• _Supplied data_
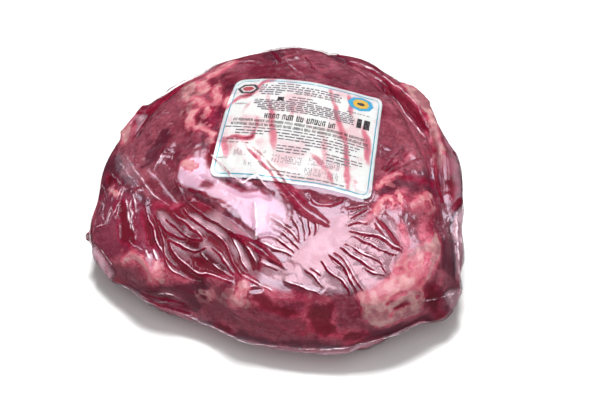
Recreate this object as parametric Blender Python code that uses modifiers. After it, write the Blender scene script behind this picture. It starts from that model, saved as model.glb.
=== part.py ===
"""A raw heart of rump, shrunk tight into a clear vacuum bag with a paper label inside it.

The sealed pack is one solid: the cut of meat and the film that clings to it. The label is a thin sheet
that follows the top of the pack. Everything rests on z = 0, with +X to the right, +Y to the back and the
label facing up and a little forward.
"""

import math

import bmesh
import bpy
from mathutils import Euler, Vector, noise

MM = 0.001

# The cut seen from above, all round it. Each row is one bearing (0 is right, 90 is back): how far the side
# reaches from the centre, how high its widest place lies, and how square its upper shoulder is (2 is round).
SIDES = (
    # bearing, reach, widest height (mm), shoulder
    (0, 111, 50, 2.6),
    (30, 112, 55, 2.6),
    (60, 118, 56, 2.5),
    (90, 120, 54, 2.5),
    (120, 115, 50, 2.4),
    (150, 114, 44, 2.3),
    (180, 117, 34, 2.2),
    (210, 106, 28, 2.3),
    (240, 91, 26, 2.8),
    (270, 96, 27, 3.0),
    (300, 112, 28, 3.0),
    (330, 122, 32, 2.9),
)
BEARING, REACH, WIDEST, SHOULDER = range(4)

# The upper face is a slab that falls away from its crest: drop in mm, over how many mm, and how late.
TOP_HEIGHT = 107
CREST_X = 24
CREST_Y = 34
FRONT_FALL = (42, 130, 1.5)
BACK_FALL = (16, 85, 2.0)
LEFT_FALL = (34, 140, 1.8)
RIGHT_FALL = (16, 95, 2.0)

# Below its widest place the cut curves in a little and settles on a flat foot.
UNDERSIDE_ROUND = 2.4
SAG = 1.6

# The skin is a cube's grid blown up to a ball. Drawing it upwards gives the shown side the finer faces.
GRID_CUTS = 27
DRAWN_UP = 0.3

# Swellings and hollows: bearing and lift in degrees, radius and rise in mm.
LUMPS = {
    "fat knob, front left": (214, 26, 20, 7),
    "fat knob, front middle": (254, 30, 13, 4),
    "fat knob, right": (339, 49, 12, 5),
    "fat cap over the front right corner": (312, 38, 34, 5),
    "muscle end, front right foot": (329, 6, 24, 6),
    "muscle on the upper front": (300, 62, 26, 3),
    "muscle on the back": (80, 40, 30, 4),
    "muscle on the back left": (138, 30, 20, 3),
    "muscle on the left": (184, 36, 20, 4),
    "muscle end, left tip": (192, 6, 22, 5),
    "muscle on the back right": (58, 20, 26, 4),
    "fat on the underside edge, back": (110, 2, 26, 4),
    "hollow in the front face": (286, 24, 14, -5),
    "hollow under the front left": (238, 4, 16, -5),
    "hollow beside the front left knob": (228, 36, 13, -4),
    "hollow on the left": (176, 14, 15, -4),
    "hollow behind the label": (96, 52, 16, -3),
    "hollow in the back face": (75, 8, 20, -4),
    "hollow on the right side": (352, 10, 16, -4),
}

# Long ridges and grooves: where they run (bearing and lift), half their width and their rise in mm.
FOLDS = {
    "taut film over the right shoulder": (((72, 45), (39, 49), (14, 45), (355, 40), (342, 40)), 6, 3.5),
    "groove behind the taut film": (((48, 42), (23, 38), (3, 34), (351, 33)), 6, -4),
    "gathered bag end, right": (((46, 36), (36, 29), (27, 22), (8, 22), (352, 18), (338, 8)), 8, 7),
    "gathered bag end, left": (((140, 22), (156, 8), (172, 0), (188, -4), (203, -6)), 8, 4),
    "overhanging edge, back left": (((100, 46), (120, 41), (136, 36)), 6, 3),
    "crease down the left": (((182, 50), (205, 54), (233, 48)), 5, -3),
    "first long pleat": (((202, 62), (242, 56), (266, 48)), 4.5, 3),
    "second long pleat": (((206, 52), (234, 46), (261, 39)), 4.5, 3),
    "third long pleat": (((212, 42), (229, 36), (253, 33)), 4.5, 2.5),
    "seam between two muscles, front": (((232, 24), (252, 14), (280, 10)), 5, -3),
    "seam between two muscles, back": (((60, 44), (75, 30), (100, 22), (130, 18)), 7, -3),
    "gather across the back": (((40, 8), (62, 14), (88, 10), (112, 16)), 6, 3),
    "side crease of the bag, front": (((206, -12), (232, -14), (262, -14), (292, -14), (322, -14)), 6, 2.5),
}
UNEVEN_RISE = 1.3
UNEVEN_SPACING = 23

# The label is a paper sheet with round corners, lying on top, turned and tilted towards the front.
LABEL_WIDTH = 102
LABEL_HEIGHT = 78
LABEL_CORNER = 6
LABEL_THICKNESS = 0.4
LABEL_GAP = 0.7
LABEL_CENTRE = (16, -9)
LABEL_TURN = -12
LABEL_TILT = 14
LABEL_COLUMNS = 22
LABEL_ROWS = 16


def clear_scene():
    for thing in list(bpy.data.objects):
        bpy.data.objects.remove(thing)


def plain_material(name, colour, roughness):
    made = bpy.data.materials.new(name)
    made.use_nodes = True
    shader = made.node_tree.nodes["Principled BSDF"]
    shader.inputs["Base Color"].default_value = (*colour, 1)
    shader.inputs["Roughness"].default_value = roughness
    shader.inputs["Metallic"].default_value = 0
    return made


def add_object(name, mesh, material, collection):
    made = bpy.data.objects.new(name, mesh)
    mesh.materials.append(material)
    collection.objects.link(made)
    return made


def side_value(column, bearing):
    """One column of SIDES at any bearing, on a smooth curve through its rows."""
    step = 360 / len(SIDES)
    place = (bearing % 360) / step
    row = int(place)
    part = place - row
    before, start, end, after = (SIDES[(row + k) % len(SIDES)][column] for k in (-1, 0, 1, 2))
    bend = 2 * before - 5 * start + 4 * end - after + part * (3 * (start - end) + after - before)
    return start + 0.5 * part * (end - before + part * bend)


def fall(distance, slope):
    drop, over, power = slope
    return drop * (max(distance, 0) / over) ** power


def roof_height(x, y):
    """Height of the slab that the upper face follows."""
    return (
        TOP_HEIGHT
        - fall(CREST_Y - y, FRONT_FALL)
        - fall(y - CREST_Y, BACK_FALL)
        - fall(CREST_X - x, LEFT_FALL)
        - fall(x - CREST_X, RIGHT_FALL)
    )


def smooth_form(heading):
    """Where a line out of the pack along this heading leaves it, in mm, before its lumps and folds."""
    bearing = math.degrees(math.atan2(heading.y, heading.x))
    out, up = math.hypot(heading.x, heading.y), heading.z
    power = side_value(SHOULDER, bearing) if up >= 0 else UNDERSIDE_ROUND
    stretch = (out**power + abs(up) ** power) ** (-1 / power)
    reach = out * stretch * side_value(REACH, bearing)
    x = reach * math.cos(math.radians(bearing))
    y = reach * math.sin(math.radians(bearing))
    widest = side_value(WIDEST, bearing)
    room = roof_height(x, y) - widest if up >= 0 else widest * SAG
    return Vector((x, y, max(widest + room * up * stretch, 0)))


def spot(bearing, lift):
    """A place on the smooth form, from its bearing and its lift above the widest place, in degrees."""
    turn, rise = math.radians(bearing), math.radians(lift)
    level = math.cos(rise)
    return smooth_form(Vector((level * math.cos(turn), level * math.sin(turn), math.sin(rise))))


def distance_to_line(point, corners):
    """Shortest distance to a run of straight pieces, and how far along it that is, from 0 to 1."""
    best, where = math.inf, 0
    pieces = len(corners) - 1
    for k in range(pieces):
        along = corners[k + 1] - corners[k]
        part = min(max((point - corners[k]).dot(along) / along.length_squared, 0), 1)
        gap = (point - corners[k] - along * part).length
        if gap < best:
            best, where = gap, (k + part) / pieces
    return best, where


def relief(point, lumps, folds):
    """How far the lumps, folds and unevenness push the smooth form out at this point, in mm."""
    rise = UNEVEN_RISE * noise.noise(point / UNEVEN_SPACING)
    for centre, radius, height in lumps:
        rise += height * math.exp(-((point - centre).length / radius) ** 2)
    for corners, half_width, height in folds:
        gap, where = distance_to_line(point, corners)
        taper = math.sin(math.pi * (0.12 + 0.76 * where)) ** 0.5
        rise += height * taper * math.exp(-((gap / half_width) ** 2))
    return rise


def centre_on_origin(skin):
    """Moves the skin level, so that its box is centred over the origin."""
    across = [vertex.co.x for vertex in skin.verts]
    deep = [vertex.co.y for vertex in skin.verts]
    middle = Vector((min(across) + max(across), min(deep) + max(deep), 0)) / 2
    bmesh.ops.translate(skin, vec=-middle, verts=skin.verts)


def build_pack(collection):
    """The meat and its clinging film, as one closed skin with a flat foot."""
    skin = bmesh.new()
    bmesh.ops.create_cube(skin, size=2)
    bmesh.ops.subdivide_edges(skin, edges=skin.edges[:], cuts=GRID_CUTS, use_grid_fill=True)
    for vertex in skin.verts:
        even = [math.tan(c * math.pi / 4) for c in vertex.co]
        heading = Vector(even).normalized() + Vector((0, 0, DRAWN_UP))
        vertex.co = smooth_form(heading.normalized())
    bmesh.ops.recalc_face_normals(skin, faces=skin.faces[:])
    skin.normal_update()

    lumps = [(spot(bearing, lift), radius, rise) for bearing, lift, radius, rise in LUMPS.values()]
    folds = [([spot(*corner) for corner in run], width, rise) for run, width, rise in FOLDS.values()]
    for vertex in skin.verts:
        rise = relief(vertex.co, lumps, folds)
        on_foot = vertex.co.z <= 0
        vertex.co += vertex.normal * rise
        vertex.co.z = 0 if on_foot else max(vertex.co.z, 0)
    centre_on_origin(skin)
    bmesh.ops.scale(skin, vec=(MM, MM, MM), verts=skin.verts)

    mesh = bpy.data.meshes.new("sealed_pack")
    skin.to_mesh(mesh)
    skin.free()
    mesh.shade_smooth()
    meat = plain_material("meat under film", (0.26, 0.045, 0.065), 0.2)
    return add_object("sealed_pack", mesh, meat, collection)


def round_corners(x, y):
    """Moves a point of the square-cornered sheet so that its corners come out round."""
    inner_x = LABEL_WIDTH / 2 - LABEL_CORNER
    inner_y = LABEL_HEIGHT / 2 - LABEL_CORNER
    a, b = (abs(x) - inner_x) / LABEL_CORNER, (abs(y) - inner_y) / LABEL_CORNER
    if a <= 0 or b <= 0:
        return x, y
    round_x = inner_x + LABEL_CORNER * a * math.sqrt(1 - b * b / 2)
    round_y = inner_y + LABEL_CORNER * b * math.sqrt(1 - a * a / 2)
    return math.copysign(round_x, x), math.copysign(round_y, y)


def build_label(collection, pack):
    """The paper sheet, laid on the pack by Shrinkwrap and given its thickness by Solidify."""
    sheet = bmesh.new()
    bmesh.ops.create_grid(sheet, x_segments=LABEL_COLUMNS, y_segments=LABEL_ROWS, size=1)
    for vertex in sheet.verts:
        x, y = round_corners(vertex.co.x * LABEL_WIDTH / 2, vertex.co.y * LABEL_HEIGHT / 2)
        vertex.co = Vector((x, y, 0)) * MM
    mesh = bpy.data.meshes.new("label")
    sheet.to_mesh(mesh)
    sheet.free()

    paper = plain_material("label paper", (0.86, 0.88, 0.87), 0.5)
    label = add_object("label", mesh, paper, collection)
    label.location = Vector((*LABEL_CENTRE, TOP_HEIGHT + 20)) * MM
    label.rotation_euler = Euler((math.radians(LABEL_TILT), 0, math.radians(LABEL_TURN)))

    laid = label.modifiers.new("laid on the pack", "SHRINKWRAP")
    laid.target = pack
    laid.wrap_method = "PROJECT"
    laid.use_project_z = True
    laid.use_positive_direction = False
    laid.use_negative_direction = True
    laid.offset = LABEL_GAP * MM
    thick = label.modifiers.new("paper", "SOLIDIFY")
    thick.thickness = LABEL_THICKNESS * MM
    thick.offset = 1
    return label


def main():
    clear_scene()
    collection = bpy.data.collections.new("vacuum packed heart of rump")
    bpy.context.scene.collection.children.link(collection)
    pack = build_pack(collection)
    build_label(collection, pack)


main()
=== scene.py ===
"""A raw heart of rump in its clear shrink bag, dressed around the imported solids.

The sections follow the pack as it is put together: the stage, the skin that meat and film share, the cut of
meat, the paper label and its print, and the shrink film. Sizes are in millimetres unless a name says otherwise.
Places in the picture are pixels of a 600 x 400 frame seen through the camera, written "x,y x,y / x,y x,y" with
a slash between two runs.
"""

import math

import bmesh
import bpy
import numpy as np
from mathutils import Euler, Matrix, Vector, noise
from mathutils.bvhtree import BVHTree


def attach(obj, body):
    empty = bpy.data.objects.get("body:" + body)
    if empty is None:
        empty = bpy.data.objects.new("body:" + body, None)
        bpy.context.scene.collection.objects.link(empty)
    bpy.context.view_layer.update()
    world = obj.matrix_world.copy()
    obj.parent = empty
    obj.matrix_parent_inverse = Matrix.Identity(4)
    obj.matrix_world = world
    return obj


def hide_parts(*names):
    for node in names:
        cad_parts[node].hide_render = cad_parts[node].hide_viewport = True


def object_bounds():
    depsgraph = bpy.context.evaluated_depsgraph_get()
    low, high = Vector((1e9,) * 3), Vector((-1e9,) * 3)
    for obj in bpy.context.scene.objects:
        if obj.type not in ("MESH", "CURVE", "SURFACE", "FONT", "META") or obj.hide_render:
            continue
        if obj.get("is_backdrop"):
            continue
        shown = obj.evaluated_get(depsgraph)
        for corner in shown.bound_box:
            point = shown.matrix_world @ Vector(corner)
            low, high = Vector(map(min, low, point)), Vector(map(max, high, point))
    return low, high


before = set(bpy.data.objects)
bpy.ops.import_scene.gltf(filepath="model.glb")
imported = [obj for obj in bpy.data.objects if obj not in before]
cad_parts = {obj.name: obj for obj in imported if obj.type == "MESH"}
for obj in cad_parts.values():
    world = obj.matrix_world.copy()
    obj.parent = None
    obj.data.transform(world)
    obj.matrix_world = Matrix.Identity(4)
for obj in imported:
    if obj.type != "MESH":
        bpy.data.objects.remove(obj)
cad_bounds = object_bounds()

# Stage: a small white table in a dark studio, under one large soft box. Its reflection in the film is the broad
# pale sheen across the front of the pack. Behind the table stands a white wall that only the camera sees lit.

MM = 0.001
FRAME_WIDTH, FRAME_HEIGHT = 600, 400
LENS, SENSOR = 85, 36
VIEW_LIFT = math.radians(48)
VIEW_DISTANCE = 920
AIM = Vector((16.7, -10.9, 45))
VIEW_BACK = Vector((0, -math.cos(VIEW_LIFT), math.sin(VIEW_LIFT)))
EYE = AIM + VIEW_BACK * VIEW_DISTANCE


def linear(hex_colour):
    """An sRGB hex colour as the linear values that the shaders take."""
    shares = [int(hex_colour[i : i + 2], 16) / 255 for i in (1, 3, 5)]
    return tuple(s / 12.92 if s <= 0.04045 else ((s + 0.055) / 1.055) ** 2.4 for s in shares) + (1,)


def add_node(tree, kind, settings=(), *values, **inputs):
    """Adds a node with its settings, or with an operation alone, and gives back its outputs.

    Its inputs are set or linked, in their order or by name, with None for one that is left alone.
    """
    node = tree.nodes.new("ShaderNode" + kind)
    settings = {"operation": settings} if isinstance(settings, str) else dict(settings)
    for key, value in settings.items():
        setattr(node, key, value)
    by_name = [(key.replace("_", " "), value) for key, value in inputs.items()]
    for key, value in [*enumerate(values), *by_name]:
        if isinstance(value, bpy.types.NodeSocket):
            tree.links.new(value, node.inputs[key])
        elif value is not None:
            node.inputs[key].default_value = value
    return node.outputs


def new_material(name):
    """An empty node material and its tree."""
    material = bpy.data.materials.new(name)
    material.use_nodes = True
    material.node_tree.nodes.clear()
    return material, material.node_tree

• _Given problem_
Repeat exactly, please, each line from the beginning of the data through the line with "BEARING, REACH, WIDEST, SHOULDER = range(4)" in it, and only those lines.

• _Finished answer_
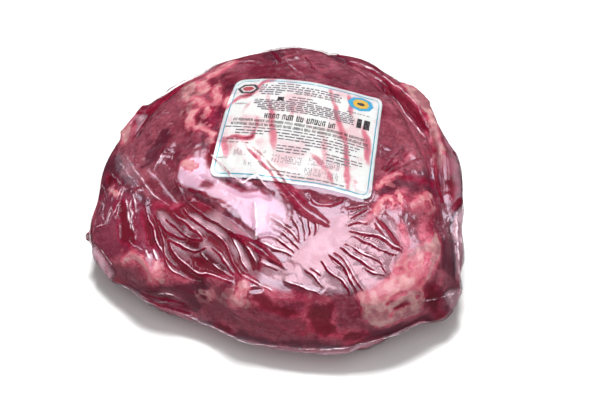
Recreate this object as parametric Blender Python code that uses modifiers. After it, write the Blender scene script behind this picture. It starts from that model, saved as model.glb.
=== part.py ===
"""A raw heart of rump, shrunk tight into a clear vacuum bag with a paper label inside it.

The sealed pack is one solid: the cut of meat and the film that clings to it. The label is a thin sheet
that follows the top of the pack. Everything rests on z = 0, with +X to the right, +Y to the back and the
label facing up and a little forward.
"""

import math

import bmesh
import bpy
from mathutils import Euler, Vector, noise

MM = 0.001

# The cut seen from above, all round it. Each row is one bearing (0 is right, 90 is back): how far the side
# reaches from the centre, how high its widest place lies, and how square its upper shoulder is (2 is round).
SIDES = (
    # bearing, reach, widest height (mm), shoulder
    (0, 111, 50, 2.6),
    (30, 112, 55, 2.6),
    (60, 118, 56, 2.5),
    (90, 120, 54, 2.5),
    (120, 115, 50, 2.4),
    (150, 114, 44, 2.3),
    (180, 117, 34, 2.2),
    (210, 106, 28, 2.3),
    (240, 91, 26, 2.8),
    (270, 96, 27, 3.0),
    (300, 112, 28, 3.0),
    (330, 122, 32, 2.9),
)
BEARING, REACH, WIDEST, SHOULDER = range(4)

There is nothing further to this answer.